(Data items)

************

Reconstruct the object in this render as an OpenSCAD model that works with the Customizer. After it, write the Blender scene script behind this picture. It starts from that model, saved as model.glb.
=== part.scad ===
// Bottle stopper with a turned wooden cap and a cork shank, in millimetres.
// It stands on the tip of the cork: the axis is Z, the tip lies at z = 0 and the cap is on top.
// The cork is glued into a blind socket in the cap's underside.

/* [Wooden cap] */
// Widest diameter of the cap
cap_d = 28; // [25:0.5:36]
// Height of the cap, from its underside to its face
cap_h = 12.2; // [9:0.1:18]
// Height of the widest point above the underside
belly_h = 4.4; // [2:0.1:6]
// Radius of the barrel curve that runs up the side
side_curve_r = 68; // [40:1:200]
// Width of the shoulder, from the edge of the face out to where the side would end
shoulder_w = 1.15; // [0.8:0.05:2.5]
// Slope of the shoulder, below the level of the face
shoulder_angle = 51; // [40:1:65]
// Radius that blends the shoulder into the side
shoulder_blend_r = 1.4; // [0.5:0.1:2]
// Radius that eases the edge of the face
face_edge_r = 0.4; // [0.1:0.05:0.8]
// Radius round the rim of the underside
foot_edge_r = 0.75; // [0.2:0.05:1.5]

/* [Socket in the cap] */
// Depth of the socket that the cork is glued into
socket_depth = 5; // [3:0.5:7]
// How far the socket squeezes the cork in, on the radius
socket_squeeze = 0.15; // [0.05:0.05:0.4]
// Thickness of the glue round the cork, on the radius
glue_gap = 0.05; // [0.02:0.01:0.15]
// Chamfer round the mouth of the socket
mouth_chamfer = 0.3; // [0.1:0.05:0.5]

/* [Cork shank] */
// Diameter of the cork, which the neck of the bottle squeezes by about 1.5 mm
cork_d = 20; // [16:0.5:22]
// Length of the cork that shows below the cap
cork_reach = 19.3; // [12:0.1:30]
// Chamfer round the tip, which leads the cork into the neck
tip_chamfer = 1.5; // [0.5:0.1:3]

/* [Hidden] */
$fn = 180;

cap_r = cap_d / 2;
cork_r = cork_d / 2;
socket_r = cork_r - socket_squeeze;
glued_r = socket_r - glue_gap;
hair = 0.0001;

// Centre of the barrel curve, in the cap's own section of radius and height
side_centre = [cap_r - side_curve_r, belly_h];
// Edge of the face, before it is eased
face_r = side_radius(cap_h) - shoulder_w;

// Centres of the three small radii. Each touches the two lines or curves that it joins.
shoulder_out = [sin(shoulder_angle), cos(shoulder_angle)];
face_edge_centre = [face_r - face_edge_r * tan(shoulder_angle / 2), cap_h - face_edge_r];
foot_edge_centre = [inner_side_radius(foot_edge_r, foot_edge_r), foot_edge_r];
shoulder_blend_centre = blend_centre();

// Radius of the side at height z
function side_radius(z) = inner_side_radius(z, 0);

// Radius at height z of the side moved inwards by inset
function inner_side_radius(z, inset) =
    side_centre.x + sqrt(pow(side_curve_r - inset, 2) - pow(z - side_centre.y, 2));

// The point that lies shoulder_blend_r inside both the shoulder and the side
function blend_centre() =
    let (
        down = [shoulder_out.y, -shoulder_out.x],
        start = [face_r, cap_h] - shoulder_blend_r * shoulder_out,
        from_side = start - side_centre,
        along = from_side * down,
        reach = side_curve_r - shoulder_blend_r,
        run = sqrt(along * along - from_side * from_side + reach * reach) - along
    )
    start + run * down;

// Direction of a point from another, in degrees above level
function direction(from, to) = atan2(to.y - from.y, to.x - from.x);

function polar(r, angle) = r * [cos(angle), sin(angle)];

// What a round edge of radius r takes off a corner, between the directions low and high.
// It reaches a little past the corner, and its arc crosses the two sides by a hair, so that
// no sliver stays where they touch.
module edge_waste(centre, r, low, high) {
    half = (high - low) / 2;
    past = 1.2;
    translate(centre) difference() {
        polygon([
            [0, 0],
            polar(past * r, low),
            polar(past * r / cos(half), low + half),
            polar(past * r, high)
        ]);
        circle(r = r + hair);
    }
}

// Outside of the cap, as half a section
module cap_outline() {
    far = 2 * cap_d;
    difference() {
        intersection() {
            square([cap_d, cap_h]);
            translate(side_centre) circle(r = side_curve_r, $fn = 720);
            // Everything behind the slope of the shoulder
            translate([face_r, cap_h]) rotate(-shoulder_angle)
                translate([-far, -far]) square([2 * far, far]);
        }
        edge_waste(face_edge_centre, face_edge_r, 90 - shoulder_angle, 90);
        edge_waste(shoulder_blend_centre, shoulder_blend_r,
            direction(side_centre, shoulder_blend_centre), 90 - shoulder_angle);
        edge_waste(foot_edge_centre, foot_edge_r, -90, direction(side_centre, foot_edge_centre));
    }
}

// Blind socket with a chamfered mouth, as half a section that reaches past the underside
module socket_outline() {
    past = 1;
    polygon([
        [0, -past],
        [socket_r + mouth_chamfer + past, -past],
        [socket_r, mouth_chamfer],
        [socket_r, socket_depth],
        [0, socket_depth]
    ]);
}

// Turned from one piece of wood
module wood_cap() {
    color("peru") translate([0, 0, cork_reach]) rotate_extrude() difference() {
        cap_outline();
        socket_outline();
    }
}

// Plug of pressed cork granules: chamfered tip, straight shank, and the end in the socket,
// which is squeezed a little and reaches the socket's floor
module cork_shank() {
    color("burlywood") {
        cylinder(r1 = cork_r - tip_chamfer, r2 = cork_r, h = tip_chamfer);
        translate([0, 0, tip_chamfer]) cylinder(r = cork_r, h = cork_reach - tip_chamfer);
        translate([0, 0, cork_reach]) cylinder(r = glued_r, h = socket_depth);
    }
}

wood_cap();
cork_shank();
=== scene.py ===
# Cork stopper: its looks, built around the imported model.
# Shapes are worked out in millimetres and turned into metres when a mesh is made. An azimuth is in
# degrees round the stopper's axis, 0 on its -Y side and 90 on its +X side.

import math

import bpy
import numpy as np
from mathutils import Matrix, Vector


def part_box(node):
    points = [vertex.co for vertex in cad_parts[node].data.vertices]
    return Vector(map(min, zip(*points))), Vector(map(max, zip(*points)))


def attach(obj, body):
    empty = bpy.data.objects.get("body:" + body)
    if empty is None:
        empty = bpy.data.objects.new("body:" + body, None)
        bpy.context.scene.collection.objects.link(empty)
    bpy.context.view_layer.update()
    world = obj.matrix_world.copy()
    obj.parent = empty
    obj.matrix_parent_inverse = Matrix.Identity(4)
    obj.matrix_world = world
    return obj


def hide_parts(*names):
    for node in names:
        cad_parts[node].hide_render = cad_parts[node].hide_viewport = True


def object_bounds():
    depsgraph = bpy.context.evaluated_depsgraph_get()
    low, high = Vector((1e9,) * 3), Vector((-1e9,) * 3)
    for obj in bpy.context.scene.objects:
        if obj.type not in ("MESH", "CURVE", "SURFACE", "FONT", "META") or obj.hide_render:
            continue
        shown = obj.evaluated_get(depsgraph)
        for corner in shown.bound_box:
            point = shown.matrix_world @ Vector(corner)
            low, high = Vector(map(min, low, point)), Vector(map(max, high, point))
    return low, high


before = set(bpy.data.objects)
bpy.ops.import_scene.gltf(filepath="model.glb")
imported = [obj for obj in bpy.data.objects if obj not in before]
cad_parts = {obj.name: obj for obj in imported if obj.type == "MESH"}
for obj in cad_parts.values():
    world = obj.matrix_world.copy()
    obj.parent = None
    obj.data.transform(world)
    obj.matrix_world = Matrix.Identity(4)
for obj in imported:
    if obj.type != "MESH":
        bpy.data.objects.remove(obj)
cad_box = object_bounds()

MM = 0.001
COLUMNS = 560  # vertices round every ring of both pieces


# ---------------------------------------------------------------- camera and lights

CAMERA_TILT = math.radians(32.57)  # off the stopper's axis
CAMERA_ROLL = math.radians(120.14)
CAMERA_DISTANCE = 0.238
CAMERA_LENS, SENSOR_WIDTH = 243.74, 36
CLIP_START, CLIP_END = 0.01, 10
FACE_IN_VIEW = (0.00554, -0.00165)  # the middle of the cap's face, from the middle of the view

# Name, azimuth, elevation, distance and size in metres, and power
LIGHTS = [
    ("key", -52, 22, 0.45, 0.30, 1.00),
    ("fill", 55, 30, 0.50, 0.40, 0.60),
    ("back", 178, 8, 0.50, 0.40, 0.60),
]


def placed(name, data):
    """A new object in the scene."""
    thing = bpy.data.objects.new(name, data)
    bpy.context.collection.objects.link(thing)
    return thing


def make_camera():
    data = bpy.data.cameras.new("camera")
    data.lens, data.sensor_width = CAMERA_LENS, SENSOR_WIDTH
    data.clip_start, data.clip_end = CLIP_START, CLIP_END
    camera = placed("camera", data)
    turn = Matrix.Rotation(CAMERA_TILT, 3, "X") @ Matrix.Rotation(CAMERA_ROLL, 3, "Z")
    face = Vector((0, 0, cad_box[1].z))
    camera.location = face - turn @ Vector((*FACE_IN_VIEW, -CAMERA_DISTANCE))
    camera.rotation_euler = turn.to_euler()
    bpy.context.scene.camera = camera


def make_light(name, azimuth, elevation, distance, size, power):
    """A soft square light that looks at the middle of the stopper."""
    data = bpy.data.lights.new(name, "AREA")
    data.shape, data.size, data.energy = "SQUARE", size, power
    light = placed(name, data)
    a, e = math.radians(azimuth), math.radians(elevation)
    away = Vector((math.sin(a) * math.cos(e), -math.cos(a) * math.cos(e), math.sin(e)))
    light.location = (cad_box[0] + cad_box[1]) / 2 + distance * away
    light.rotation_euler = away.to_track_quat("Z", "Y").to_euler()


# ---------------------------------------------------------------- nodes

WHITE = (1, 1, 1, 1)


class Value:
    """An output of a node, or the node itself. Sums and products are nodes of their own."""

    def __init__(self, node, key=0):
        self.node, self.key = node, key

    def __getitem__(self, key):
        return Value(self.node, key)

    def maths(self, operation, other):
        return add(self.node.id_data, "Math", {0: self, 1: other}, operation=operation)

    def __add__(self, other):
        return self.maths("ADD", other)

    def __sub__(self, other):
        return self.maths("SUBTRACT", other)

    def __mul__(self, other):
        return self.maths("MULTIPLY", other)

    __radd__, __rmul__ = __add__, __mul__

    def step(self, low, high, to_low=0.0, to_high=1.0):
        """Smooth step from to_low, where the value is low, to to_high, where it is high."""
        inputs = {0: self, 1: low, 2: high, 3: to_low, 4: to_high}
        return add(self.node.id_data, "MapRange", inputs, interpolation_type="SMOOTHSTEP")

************

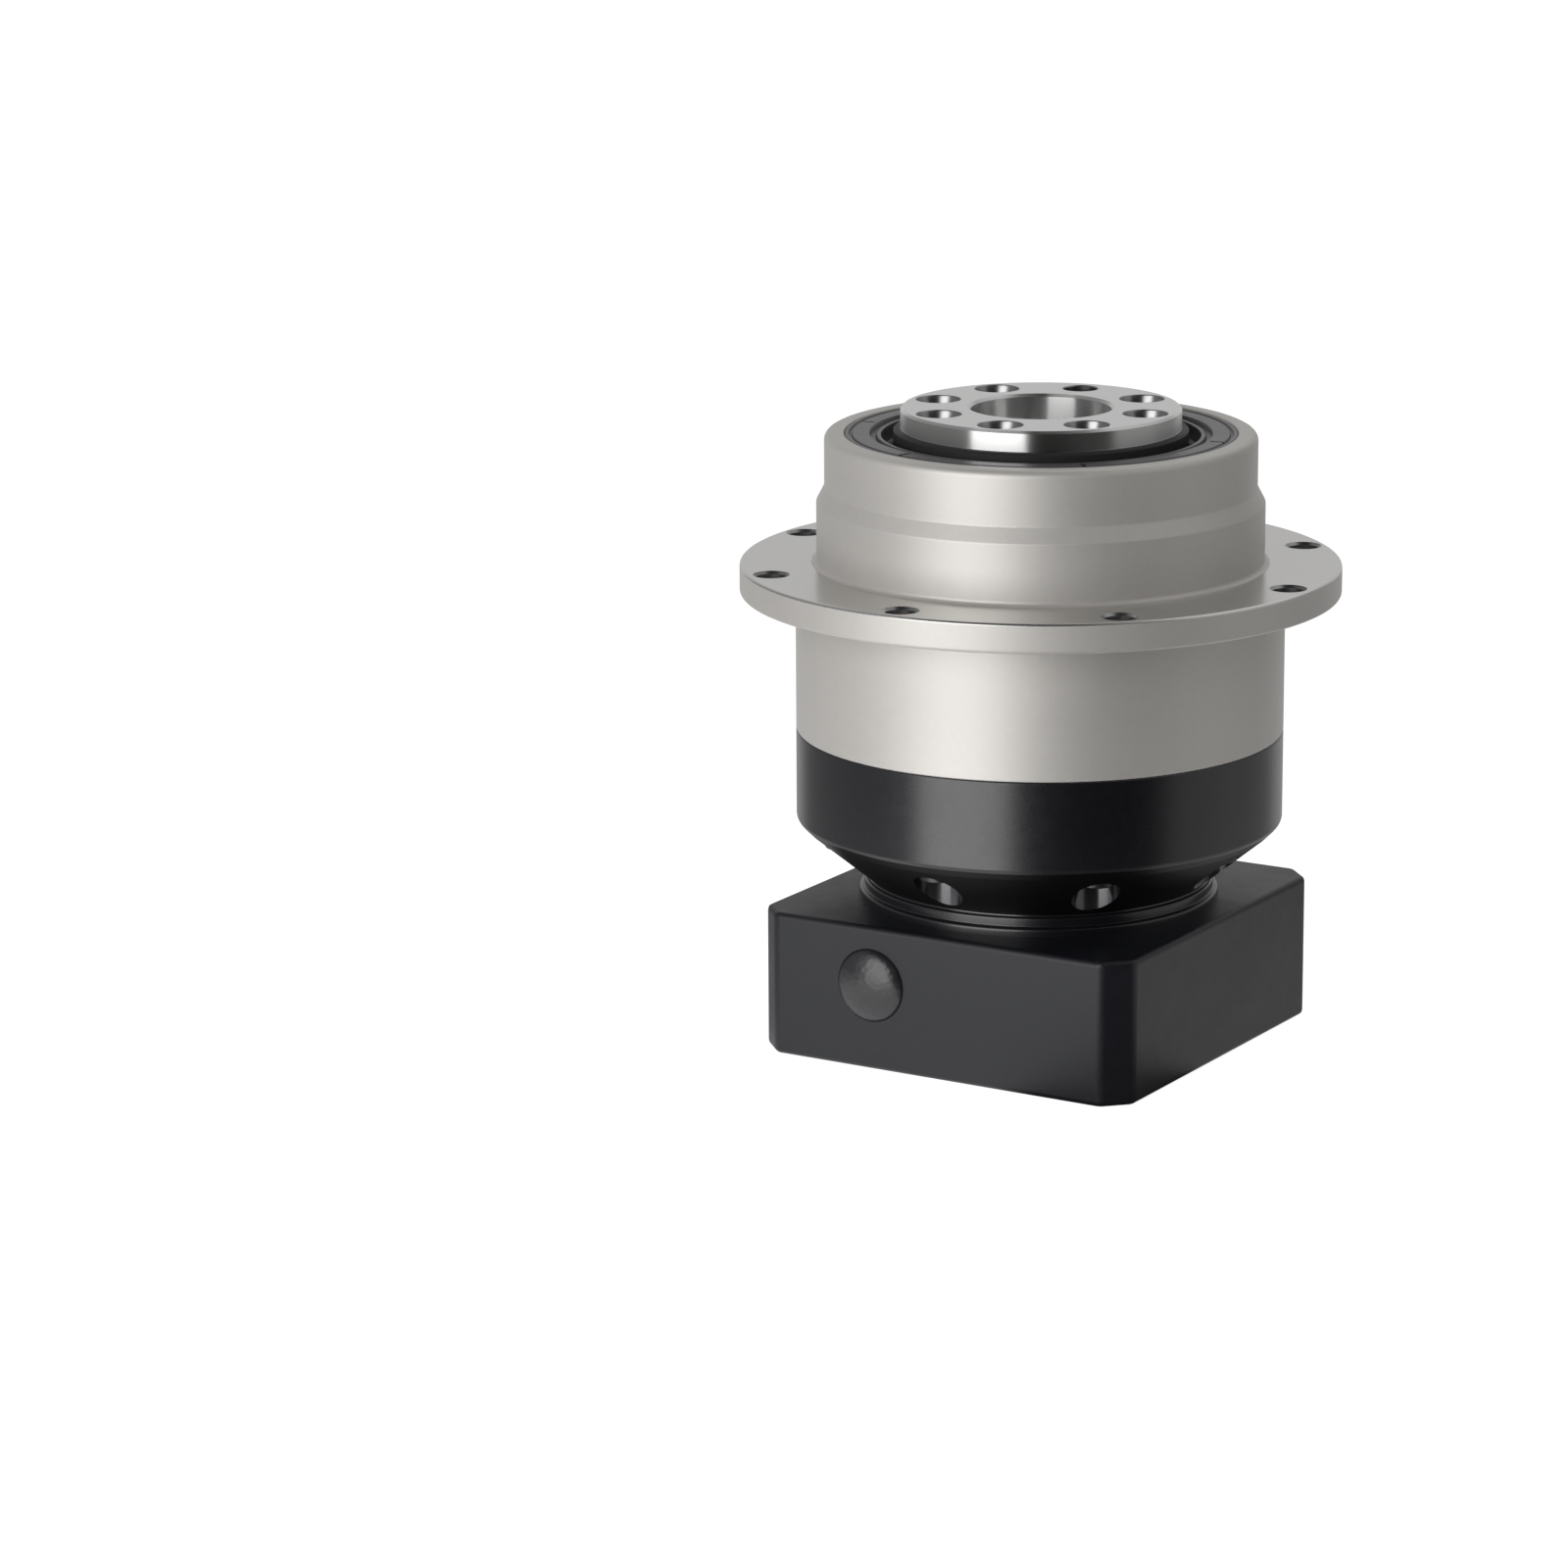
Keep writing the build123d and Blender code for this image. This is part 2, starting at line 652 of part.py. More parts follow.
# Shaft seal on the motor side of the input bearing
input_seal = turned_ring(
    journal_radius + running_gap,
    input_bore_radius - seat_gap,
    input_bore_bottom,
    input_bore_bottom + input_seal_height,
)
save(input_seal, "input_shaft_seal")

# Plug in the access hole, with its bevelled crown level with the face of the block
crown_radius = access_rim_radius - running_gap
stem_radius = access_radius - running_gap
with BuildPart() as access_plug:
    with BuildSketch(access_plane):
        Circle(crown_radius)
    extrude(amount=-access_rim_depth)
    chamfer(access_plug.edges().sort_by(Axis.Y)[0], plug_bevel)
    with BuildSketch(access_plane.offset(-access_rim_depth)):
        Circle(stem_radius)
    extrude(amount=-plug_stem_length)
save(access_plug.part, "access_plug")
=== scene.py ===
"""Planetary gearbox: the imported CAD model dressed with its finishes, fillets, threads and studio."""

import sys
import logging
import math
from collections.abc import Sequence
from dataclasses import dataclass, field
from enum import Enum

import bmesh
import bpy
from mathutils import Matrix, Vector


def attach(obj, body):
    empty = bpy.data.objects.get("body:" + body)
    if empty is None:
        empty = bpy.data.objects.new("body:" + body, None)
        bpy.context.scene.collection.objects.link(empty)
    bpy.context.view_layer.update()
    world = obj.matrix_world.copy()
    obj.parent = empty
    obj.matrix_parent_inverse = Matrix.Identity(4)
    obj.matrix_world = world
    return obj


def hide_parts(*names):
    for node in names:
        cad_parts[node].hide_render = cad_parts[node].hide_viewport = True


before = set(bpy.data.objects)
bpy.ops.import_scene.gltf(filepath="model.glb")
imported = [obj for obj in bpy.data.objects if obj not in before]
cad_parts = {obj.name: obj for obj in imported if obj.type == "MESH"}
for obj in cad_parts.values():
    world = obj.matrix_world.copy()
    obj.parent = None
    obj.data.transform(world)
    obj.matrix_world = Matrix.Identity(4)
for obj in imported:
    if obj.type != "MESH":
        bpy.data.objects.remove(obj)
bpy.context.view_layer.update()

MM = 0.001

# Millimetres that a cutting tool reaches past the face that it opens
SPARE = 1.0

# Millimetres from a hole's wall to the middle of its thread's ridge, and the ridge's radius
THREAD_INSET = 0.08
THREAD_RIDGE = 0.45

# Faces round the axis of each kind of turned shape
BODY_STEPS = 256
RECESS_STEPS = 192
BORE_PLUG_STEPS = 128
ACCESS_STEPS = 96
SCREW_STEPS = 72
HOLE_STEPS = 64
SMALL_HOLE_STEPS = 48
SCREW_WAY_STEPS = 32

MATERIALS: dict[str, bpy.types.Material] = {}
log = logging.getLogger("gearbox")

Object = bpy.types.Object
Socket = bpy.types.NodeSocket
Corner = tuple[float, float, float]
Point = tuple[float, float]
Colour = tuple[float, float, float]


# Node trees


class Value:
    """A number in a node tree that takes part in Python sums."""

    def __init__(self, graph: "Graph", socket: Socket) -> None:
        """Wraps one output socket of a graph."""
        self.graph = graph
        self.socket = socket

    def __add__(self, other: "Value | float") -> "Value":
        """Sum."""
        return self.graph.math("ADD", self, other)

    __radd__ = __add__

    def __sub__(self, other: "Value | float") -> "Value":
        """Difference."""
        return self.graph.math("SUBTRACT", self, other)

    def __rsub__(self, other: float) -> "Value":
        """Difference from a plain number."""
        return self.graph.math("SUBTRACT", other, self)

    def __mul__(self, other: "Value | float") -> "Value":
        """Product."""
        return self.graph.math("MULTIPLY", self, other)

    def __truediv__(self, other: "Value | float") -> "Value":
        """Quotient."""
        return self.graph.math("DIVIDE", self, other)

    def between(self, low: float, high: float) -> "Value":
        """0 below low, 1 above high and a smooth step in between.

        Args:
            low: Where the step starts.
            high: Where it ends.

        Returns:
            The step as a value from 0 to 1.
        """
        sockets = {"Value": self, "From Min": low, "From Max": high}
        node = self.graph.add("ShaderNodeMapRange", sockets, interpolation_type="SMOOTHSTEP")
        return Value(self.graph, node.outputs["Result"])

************

**AIM**
In the listing above, locate the line containing "# Plug in the" and the line containing "SCREW_WAY_STEPS = 32", then transcribe both and every line between them verbatim.

**FULL OUTPUT**
# Plug in the access hole, with its bevelled crown level with the face of the block
crown_radius = access_rim_radius - running_gap
stem_radius = access_radius - running_gap
with BuildPart() as access_plug:
    with BuildSketch(access_plane):
        Circle(crown_radius)
    extrude(amount=-access_rim_depth)
    chamfer(access_plug.edges().sort_by(Axis.Y)[0], plug_bevel)
    with BuildSketch(access_plane.offset(-access_rim_depth)):
        Circle(stem_radius)
    extrude(amount=-plug_stem_length)
save(access_plug.part, "access_plug")
=== scene.py ===
"""Planetary gearbox: the imported CAD model dressed with its finishes, fillets, threads and studio."""

import sys
import logging
import math
from collections.abc import Sequence
from dataclasses import dataclass, field
from enum import Enum

import bmesh
import bpy
from mathutils import Matrix, Vector


def attach(obj, body):
    empty = bpy.data.objects.get("body:" + body)
    if empty is None:
        empty = bpy.data.objects.new("body:" + body, None)
        bpy.context.scene.collection.objects.link(empty)
    bpy.context.view_layer.update()
    world = obj.matrix_world.copy()
    obj.parent = empty
    obj.matrix_parent_inverse = Matrix.Identity(4)
    obj.matrix_world = world
    return obj


def hide_parts(*names):
    for node in names:
        cad_parts[node].hide_render = cad_parts[node].hide_viewport = True


before = set(bpy.data.objects)
bpy.ops.import_scene.gltf(filepath="model.glb")
imported = [obj for obj in bpy.data.objects if obj not in before]
cad_parts = {obj.name: obj for obj in imported if obj.type == "MESH"}
for obj in cad_parts.values():
    world = obj.matrix_world.copy()
    obj.parent = None
    obj.data.transform(world)
    obj.matrix_world = Matrix.Identity(4)
for obj in imported:
    if obj.type != "MESH":
        bpy.data.objects.remove(obj)
bpy.context.view_layer.update()

MM = 0.001

# Millimetres that a cutting tool reaches past the face that it opens
SPARE = 1.0

# Millimetres from a hole's wall to the middle of its thread's ridge, and the ridge's radius
THREAD_INSET = 0.08
THREAD_RIDGE = 0.45

# Faces round the axis of each kind of turned shape
BODY_STEPS = 256
RECESS_STEPS = 192
BORE_PLUG_STEPS = 128
ACCESS_STEPS = 96
SCREW_STEPS = 72
HOLE_STEPS = 64
SMALL_HOLE_STEPS = 48
SCREW_WAY_STEPS = 32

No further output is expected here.